Emergencies call not only for planning but for courage. To some, the idea of teaching virtues like courage in the face of mass shootings might sound outdated, or like simplistic response to a horrifying situation. But we know instinctively that we aspire to more than self-preservation; we want to live bravely. We desire this even and especially on our scariest days.

The human longing to be courageous is as old as recorded history, and it is time-tested sources that often serve as the best reference points for this kind of teaching. There are numerous sources from which courage can be taught. Aristotle discusses courage in Nicomachean Ethics Book 3.6, explaining that courage is the mean between too much fear (cowardice) and too little (rashness); modern resources have been developed based on Aristotle’s ideas. The chivalric code understood courage as the willingness to undertake difficult tasks and accept sacrifices that may be required. History is full of examples of men and women who, in the face of danger, acted with selflessness and mettle.

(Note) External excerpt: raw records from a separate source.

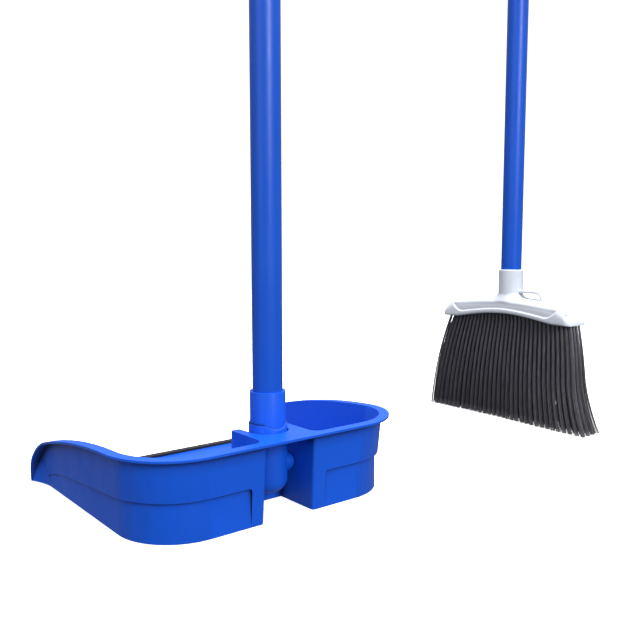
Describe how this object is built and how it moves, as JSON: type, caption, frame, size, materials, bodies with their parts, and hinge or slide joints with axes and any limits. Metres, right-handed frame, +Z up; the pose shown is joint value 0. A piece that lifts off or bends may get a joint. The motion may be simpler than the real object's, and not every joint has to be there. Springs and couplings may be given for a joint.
{
  "type": "dust pan and brush set",
  "caption": "Long-handled dust pan whose handle folds forward over the tray, with a separate upright broom with a flared bristle head.",
  "frame": {"origin": "middle of the pan's flat underside, on the floor, halfway between the rear rim and the front lip", "axes": "+Z up along the handles, +Y out of the pan's mouth, +X to the right seen from behind the pan"},
  "size_m": [0.594, 0.2458, 0.946],
  "materials": {
    "pan_plastic": "semi-gloss royal blue moulding",
    "tube_blue": "blue coated steel tube",
    "cap_plastic": "satin blue moulding",
    "bush_plastic": "semi-gloss blue moulding",
    "lip_rubber": "matt black rubber",
    "steel": "bright zinc",
    "head_plastic": "glossy white moulding",
    "block_plastic": "satin black moulding",
    "bristle": "dark grey synthetic filament"
  },
  "bodies": {
    "pan": {"pan_body": "pan_plastic", "lip_strip": "lip_rubber", "pivot_axle": "steel", "axle_push_nut": "steel"},
    "pan_handle": {"handle_knuckle": "pan_plastic", "pivot_bush_left": "bush_plastic", "pivot_bush_right": "bush_plastic", "tube_rivet": "steel", "pan_tube": "tube_blue", "pan_hang_cap": "cap_plastic"},
    "broom": {"broom_head": "head_plastic", "bristle_block": "block_plastic", "block_screws": "steel", "bristle_row_1": "bristle", "bristle_row_2": "bristle", "bristle_row_3": "bristle", "bristle_row_4": "bristle", "threaded_tip": "block_plastic", "broom_tube": "tube_blue", "broom_hang_cap": "cap_plastic"}
  },
  "joints": [
    {"name": "handle_fold", "type": "hinge", "parent": "pan", "child": "pan_handle", "pos_m": [0, -0.081, 0.037], "axis": [-1, 0, 0], "range_deg": [0, 90]},
    {"name": "broom_lift", "type": "slide", "parent": "pan", "child": "broom", "axis": [0, 0, 1], "range_m": [0, 0.3]}
  ]
}
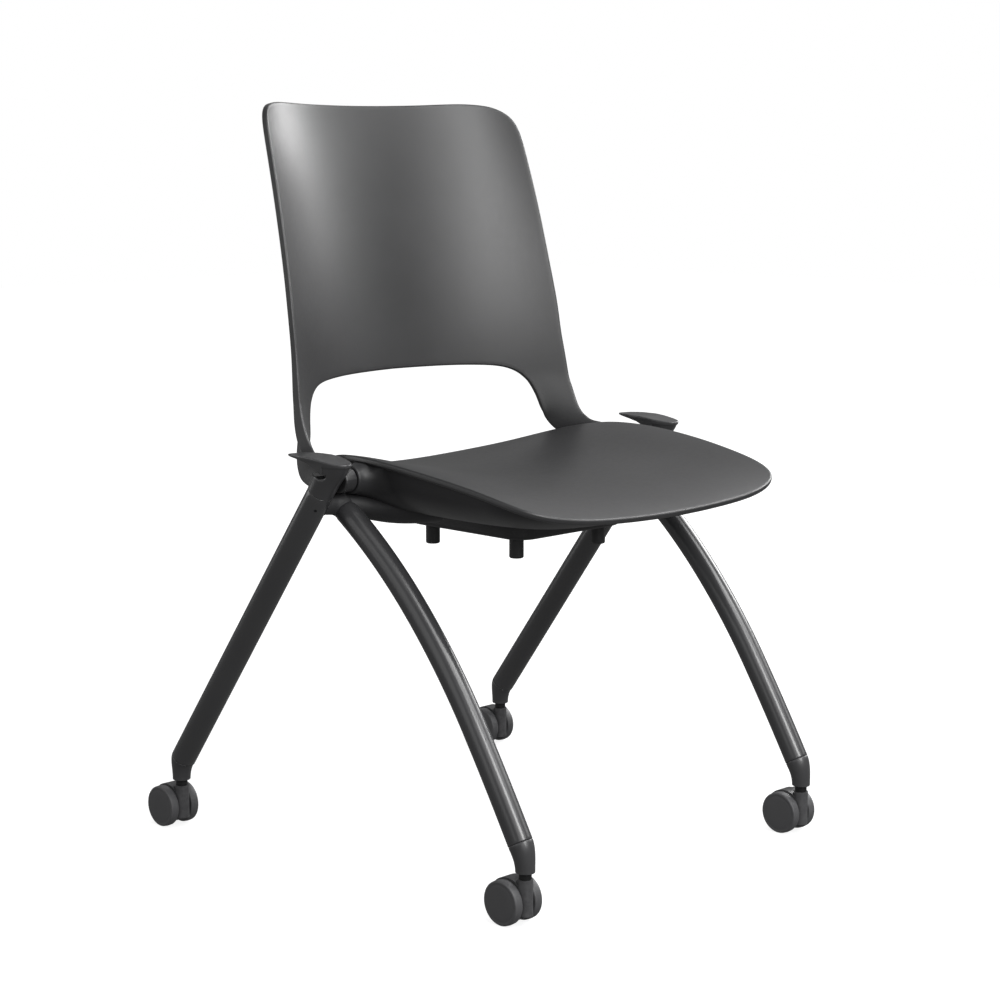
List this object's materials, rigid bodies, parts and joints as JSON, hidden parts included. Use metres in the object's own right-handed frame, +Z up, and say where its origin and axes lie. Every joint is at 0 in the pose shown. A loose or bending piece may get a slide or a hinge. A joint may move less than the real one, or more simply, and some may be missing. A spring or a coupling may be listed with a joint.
{
  "type": "nesting chair",
  "caption": "Armless moulded chair on castors with a tip-up seat, splayed curved front legs and straight rear legs, shaped to nest into another chair",
  "frame": {"origin": "on the floor at the centre of the footprint, the bottom centre of the bounding box", "axes": "+Z up, the chair faces -Y, +X is the sitter's left, symmetric about X = 0"},
  "size_m": [0.588, 0.6044, 0.8717],
  "materials": {
    "tube_coat": "fine satin powder coat, charcoal black",
    "casting_coat": "satin powder coat over casting, charcoal black",
    "shell_plastic": "fine moulded texture, satin charcoal",
    "cover_plastic": "moulded texture, matte charcoal",
    "castor_plastic": "satin moulded nylon",
    "wheel_plastic": "matte moulded wheel with soft shoulder",
    "rubber_black": "matte rubber",
    "bush_nylon": "smooth nylon",
    "pin_steel": "turned steel",
    "screw_black": "blackened steel"
  },
  "bodies": {
    "frame": {"rear_leg_right": "tube_coat", "front_leg_right": "tube_coat", "leg_junction_right": "casting_coat", "cross_arm_right": "tube_coat", "handle_cap_right": "casting_coat", "seat_pivot_pin_right": "pin_steel", "leg_socket_front_right": "casting_coat", "castor_stem_front_right": "pin_steel", "leg_socket_rear_right": "casting_coat", "castor_stem_rear_right": "pin_steel", "rear_leg_left": "tube_coat", "front_leg_left": "tube_coat", "leg_junction_left": "casting_coat", "cross_arm_left": "tube_coat", "handle_cap_left": "casting_coat", "seat_pivot_pin_left": "pin_steel", "leg_socket_front_left": "casting_coat", "castor_stem_front_left": "pin_steel", "leg_socket_rear_left": "casting_coat", "castor_stem_rear_left": "pin_steel", "cross_rod": "pin_steel", "rod_bumpers": "rubber_black", "back_shell": "shell_plastic", "ear_discs": "shell_plastic", "leg_set_screws": "screw_black"},
    "seat": {"pivot_bracket_right": "casting_coat", "pivot_bush_right": "bush_nylon", "pivot_bracket_left": "casting_coat", "pivot_bush_left": "bush_nylon", "seat_shell": "shell_plastic", "seat_under_cover": "cover_plastic", "seat_tray": "cover_plastic", "nesting_pegs": "rubber_black", "tray_screws": "screw_black"},
    "castor_front_right": {"castor_housing_front_right": "castor_plastic", "castor_axle_front_right": "pin_steel"},
    "wheel_front_right_inner": {"castor_wheel_front_right_inner": "wheel_plastic"},
    "wheel_front_right_outer": {"castor_wheel_front_right_outer": "wheel_plastic"},
    "castor_front_left": {"castor_housing_front_left": "castor_plastic", "castor_axle_front_left": "pin_steel"},
    "wheel_front_left_inner": {"castor_wheel_front_left_inner": "wheel_plastic"},
    "wheel_front_left_outer": {"castor_wheel_front_left_outer": "wheel_plastic"},
    "castor_rear_right": {"castor_housing_rear_right": "castor_plastic", "castor_axle_rear_right": "pin_steel"},
    "wheel_rear_right_inner": {"castor_wheel_rear_right_inner": "wheel_plastic"},
    "wheel_rear_right_outer": {"castor_wheel_rear_right_outer": "wheel_plastic"},
    "castor_rear_left": {"castor_housing_rear_left": "castor_plastic", "castor_axle_rear_left": "pin_steel"},
    "wheel_rear_left_inner": {"castor_wheel_rear_left_inner": "wheel_plastic"},
    "wheel_rear_left_outer": {"castor_wheel_rear_left_outer": "wheel_plastic"}
  },
  "joints": [
    {"name": "seat_tip", "type": "hinge", "parent": "frame", "child": "seat", "pos_m": [0, -0.0194, 0.453], "axis": [-1, 0, 0], "range_deg": [0, 75]},
    {"name": "swivel_front_right", "type": "hinge", "parent": "frame", "child": "castor_front_right", "pos_m": [-0.237, -0.2914, 0.045], "axis": [0, 0, 1], "continuous": true},
    {"name": "roll_front_right_inner", "type": "hinge", "parent": "castor_front_right", "child": "wheel_front_right_inner", "pos_m": [-0.237, -0.2732, 0.025], "axis": [1, 0, 0], "continuous": true},
    {"name": "roll_front_right_outer", "type": "hinge", "parent": "castor_front_right", "child": "wheel_front_right_outer", "pos_m": [-0.237, -0.2732, 0.025], "axis": [1, 0, 0], "continuous": true},
    {"name": "swivel_front_left", "type": "hinge", "parent": "frame", "child": "castor_front_left", "pos_m": [0.237, -0.2914, 0.045], "axis": [0, 0, 1], "continuous": true},
    {"name": "roll_front_left_inner", "type": "hinge", "parent": "castor_front_left", "child": "wheel_front_left_inner", "pos_m": [0.237, -0.2732, 0.025], "axis": [1, 0, 0], "continuous": true},
    {"name": "roll_front_left_outer", "type": "hinge", "parent": "castor_front_left", "child": "wheel_front_left_outer", "pos_m": [0.237, -0.2732, 0.025], "axis": [1, 0, 0], "continuous": true},
    {"name": "swivel_rear_right", "type": "hinge", "parent": "frame", "child": "castor_rear_right", "pos_m": [-0.2735, 0.2576, 0.045], "axis": [0, 0, 1], "continuous": true},
    {"name": "roll_rear_right_inner", "type": "hinge", "parent": "castor_rear_right", "child": "wheel_rear_right_inner", "pos_m": [-0.2735, 0.2758, 0.025], "axis": [1, 0, 0], "continuous": true},
    {"name": "roll_rear_right_outer", "type": "hinge", "parent": "castor_rear_right", "child": "wheel_rear_right_outer", "pos_m": [-0.2735, 0.2758, 0.025], "axis": [1, 0, 0], "continuous": true},
    {"name": "swivel_rear_left", "type": "hinge", "parent": "frame", "child": "castor_rear_left", "pos_m": [0.2735, 0.2576, 0.045], "axis": [0, 0, 1], "continuous": true},
    {"name": "roll_rear_left_inner", "type": "hinge", "parent": "castor_rear_left", "child": "wheel_rear_left_inner", "pos_m": [0.2735, 0.2758, 0.025], "axis": [1, 0, 0], "continuous": true},
    {"name": "roll_rear_left_outer", "type": "hinge", "parent": "castor_rear_left", "child": "wheel_rear_left_outer", "pos_m": [0.2735, 0.2758, 0.025], "axis": [1, 0, 0], "continuous": true}
  ]
}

Religious schools can draw on additional resources. In both the Christian and Jewish scriptures, the command “do not fear” is often repeated, many times followed with a reminder that God helps and is near to his people. Similarly, the Quran promotes bravery in the face of opposition and is full of examples of people who did so.

For students growing up in a post-Columbine world, courage is needed not only when they consider facing an active shooter, but when they notice signs of violence or instability in a classmate. Many observations of disturbing behaviors in the Parkland school shooter went unreported. Speaking up is its own kind of courage.

It is good for teachers to be supplied with what they might need should the unthinkable happen, as it is wise for students to practice responding to such an attack. At the same time, the harrowing circumstance of active shooter preparation can serve as an opportunity to both teach and model courage, a trait that will serve students for the rest of their lives, should they face this particular threat or not.